Fulham leading scorer Aleksandar Mitrovic’s 26 goals were the joint-most in the Championship and more than three times as many as Tom Cairney, second amongst the Cottagers. He’s healthy for the first time after missing the semis with a hamstring injury.

Brentford’s Ollie Watkins scored the same amount of goals as Mitrovic, tying for the league lead, and he’s joined by Said Benrahma’s 17 goals (fifth in the league) and Bryan Mbeumo (eighth). The latter have combined for 16 assists, too.

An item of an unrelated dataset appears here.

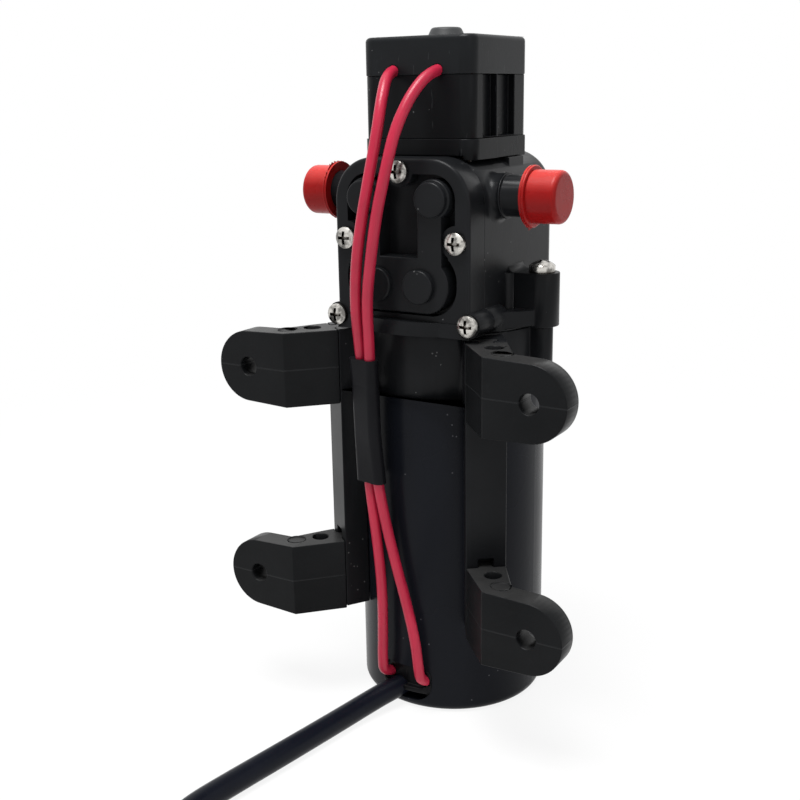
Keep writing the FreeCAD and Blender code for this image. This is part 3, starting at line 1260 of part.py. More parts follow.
def route_at(route, z):
    """The point of a route at height z."""
    points = [V(*p) for p in route]
    for a, b in zip(points, points[1:]):
        if (a.z - z) * (b.z - z) <= 0 and abs(a.z - b.z) > 0.1:
            return a + (b - a) * ((z - a.z) / (b.z - a.z))
    raise ValueError("the route has no point at that height")


def make_sleeve():
    """The flat shrink sleeve as a loft round the two leads, a little wider than they are."""
    wires = []
    for step in SLEEVE_STEPS:
        z = SLEEVE_TOP - SLEEVE_L * step
        a = route_at(lead_route(LEFT_LEAD_ROUTE), z)
        b = route_at(lead_route(RIGHT_LEAD_ROUTE), z)
        b.z = a.z
        wires.append(sleeve_section(a - X_AXIS * SLEEVE_SPARE_L, b + X_AXIS * SLEEVE_SPARE_R,
                                    LEAD_R + SLEEVE_WALL, Z_AXIS))
    return Part.makeLoft(wires, True, True)


def main():
    os.makedirs("parts", exist_ok=True)
    export("rear_bearing", make_bearing(REAR_BEARING_R, REAR_BEARING_H, CAN_FLOOR))
    export("front_bearing", make_bearing(FRONT_BEARING_R, FRONT_BEARING_H, front_plate_top - FRONT_BEARING_H))
    export("motor_front_plate", make_front_plate())
    magnet = make_magnet()
    export("magnets", magnet, magnet.mirror(V(0, 0, 0), Y_AXIS))
    export("rotor_shaft", upright(SHAFT_R, 0, 0, CAN_FLOOR + 0.3, shaft_top))
    export("rotor_core", make_rotor_core())
    export("rotor_windings", make_rotor_windings())
    export("commutator", make_commutator())
    export("brush_card", make_brush_card())
    export("brushes", *both_sides(make_brush()))
    export("brush_springs", *both_sides(make_brush_spring()))
    export("mounting_bracket", make_bracket())
    for height, z0 in (("lower", FOOT_LOW_Z), ("upper", foot_high_z)):
        foot = make_foot(z0)
        export("foot_" + height + "_right", foot)
        export("foot_" + height + "_left", mirrored(foot))
    export("pump_housing", make_pump_housing())
    export("pump_cover", make_pump_cover())
    export("cover_gasket", make_cover_gasket())
    export("valve_plate", make_valve_plate())
    export("inlet_valve", make_valve(-LOWER_BUMP_X, plate_back - VALVE_POCKET_DEPTH, 1))
    export("outlet_valve", make_valve(LOWER_BUMP_X, gasket_back + VALVE_POCKET_DEPTH, -1))
    export("diaphragm", make_diaphragm())
    export("diaphragm_clamp", make_clamp())
    export("clamp_screw", make_clamp_screw())
    export("connecting_rod", make_connecting_rod())
    export("cam_bearing", make_cam_bearing())
    export("eccentric_cam", make_cam())
    export("switch_base", make_switch_base())
    export("switch_diaphragm", make_switch_diaphragm())
    export("switch_piston", make_switch_piston())
    export("switch_spring", make_switch_spring())
    export("adjusting_screw", make_adjusting_screw())
    export("microswitch", make_microswitch())
    export("microswitch_button", make_microswitch_button())
    export("dome_plug", make_dome_plug())
    cap = make_port_cap()
    export("port_cap_right", cap)
    export("port_cap_left", mirrored(cap))
    export("cover_screws", *make_cover_screws())
    export("flange_screws", *make_flange_screws())
    export("motor_screws", *make_motor_screws())
    export("switch_screws", *make_switch_screws())

    cable = cable_sheath()
    left_lead = tube(lead_route(LEFT_LEAD_ROUTE), LEAD_R, "left lead")
    right_lead = tube(lead_route(RIGHT_LEAD_ROUTE), LEAD_R, "right lead")
    export("supply_cable", cable)
    export("cable_conductors", *make_conductors())
    export("switch_lead_left", left_lead)
    export("switch_lead_right", right_lead)
    # What the cords go into or through is cut to their own shape.
    leads = [left_lead, right_lead]
    export("motor_can", make_motor_can().cut(cable))
    export("cable_grommet", make_grommet().cut(leads + [cable]))
    export("switch_body", make_switch_body().cut(leads))
    export("switch_cap", make_switch_cap().cut(leads))
    export("shrink_sleeve", make_sleeve().cut(leads))


main()
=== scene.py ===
import random
from math import cos, pi, radians, sin

import bpy
from mathutils import Matrix, Vector


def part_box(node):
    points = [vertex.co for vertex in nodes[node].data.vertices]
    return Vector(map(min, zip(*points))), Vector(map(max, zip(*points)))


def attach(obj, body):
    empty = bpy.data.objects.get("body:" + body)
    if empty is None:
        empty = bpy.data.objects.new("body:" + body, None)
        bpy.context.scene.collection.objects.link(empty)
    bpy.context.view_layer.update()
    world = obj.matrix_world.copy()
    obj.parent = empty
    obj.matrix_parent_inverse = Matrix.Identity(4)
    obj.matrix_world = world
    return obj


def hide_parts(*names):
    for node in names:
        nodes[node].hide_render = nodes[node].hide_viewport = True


# A small diaphragm pump standing on its motor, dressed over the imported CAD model.
# Lengths are written in millimetres and turned into Blender's metres with MM. Only the floor, the lamps and
# the camera's clip distances are written in metres.

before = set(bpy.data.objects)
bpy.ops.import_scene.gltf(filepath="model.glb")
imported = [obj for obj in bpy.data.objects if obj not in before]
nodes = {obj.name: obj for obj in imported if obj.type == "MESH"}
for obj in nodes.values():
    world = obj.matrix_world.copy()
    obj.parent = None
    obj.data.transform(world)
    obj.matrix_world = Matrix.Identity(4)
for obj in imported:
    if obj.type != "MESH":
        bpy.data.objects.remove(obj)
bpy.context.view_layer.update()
collection = bpy.context.scene.collection
MM = 0.001


# Camera: fitted to the photograph by the motor can, the feet, the cover's screws and the ports

CAMERA_AT = (135.90, -243.29, 150.77)
CAMERA_YAW = radians(31.884)
CAMERA_PITCH = radians(15.145)
CAMERA_ROLL = radians(-1.034)
CAMERA_LENS = 51.036
SENSOR_WIDTH = 36
CLIP_NEAR = 0.01
CLIP_FAR = 20


def make_camera():
    """Camera turned by yaw and pitch from the pump's front, then rolled about its own line of sight."""
    flat = cos(CAMERA_PITCH)
    back = Vector((sin(CAMERA_YAW) * flat, -cos(CAMERA_YAW) * flat, sin(CAMERA_PITCH)))
    right = Vector((cos(CAMERA_YAW), sin(CAMERA_YAW), 0))
    up = back.cross(right)
    right, up = (right * cos(CAMERA_ROLL) + up * sin(CAMERA_ROLL),
                 up * cos(CAMERA_ROLL) - right * sin(CAMERA_ROLL))
    data = bpy.data.cameras.new("camera")
    data.lens = CAMERA_LENS
    data.sensor_width = SENSOR_WIDTH
    data.clip_start = CLIP_NEAR
    data.clip_end = CLIP_FAR
    camera = bpy.data.objects.new("camera", data)
    collection.objects.link(camera)
    place = Matrix((right, up, back)).transposed().to_4x4()
    place.translation = Vector(CAMERA_AT) * MM
    camera.matrix_world = place
    bpy.context.scene.camera = camera


make_camera()


# Materials: noise scales are per metre, bump depths are in millimetres, colours are linear

NOISE_LOW = 0.3             # nearly all of a noise texture lies between these two values
NOISE_HIGH = 0.7
TALL = (1, 1, 0.2)          # these stretch marks upwards, from a little to a lot
HAIR_STRETCH = (1, 1, 0.16)
STREAK_STRETCH = (1, 1, 0.12)
ALONG_Z = (1, 1, 0.1)
SPECK_GROUPS = 0.17         # the noise that groups specks is this much coarser than they are
SPECKS_OVER = 0.60          # and they show where it is higher than this
DUST = (0.24, 0.24, 0.24)
DUST_ON_PAINT = (0.25, 0.25, 0.27)
HAIR_LINE = (0.09, 0.095, 0.10)
# Painted shade: the dark colour painted into screws' recesses and the ring under their heads, where shade
# falls.
PAINTED_SHADE = (0.020, 0.015, 0.011)
SHADE_REACH = 1.1           # a screw's metal goes dark where its own walls stand nearer than this
SCUFFS_ROUGHEN = 0.12
LINE_CORE = 0.08            # half widths of a parting line: its crest, and its foot
LINE_EDGE = 0.22
RED_SCATTER = (3.0, 0.5, 0.4)   # how far red, green and blue light spread inside a red cap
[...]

The Bees can sting.

Their seasons

Brentford won a even-straight league games to surge into the mix for automatic promotion but lost their last two, meeting Fulham on 81 points.

As for the Cottagers, Fulham finished the season on a seven-match unbeaten run which included five wins

Their playoffs

Brentford overcame a 1-0 first-leg deficit to oust Swansea City in the semifinal, while Fulham’s first leg win was enough to outlast Cardiff City’s strong second leg in their semi.

Odds and ends

Brentford beat Fulham twice, 1-0 at Griffin Park and 2-0 at Craven Cottage.

The Bees are favored to win the match at +108 odds, while Fulham carries +265 odds of a win.

Prediction

Mitrovic’s availability is huge for a Fulham side hoping to break down the league’s second-stingiest defense. Brentford feels like it’s the superior side but Fulham has been here and Cairney even scored the goal to beat Aston Villa in the 2017-18 playoff final. That experience is an X-factor, but we’ll still call Brentford 2-1 winners.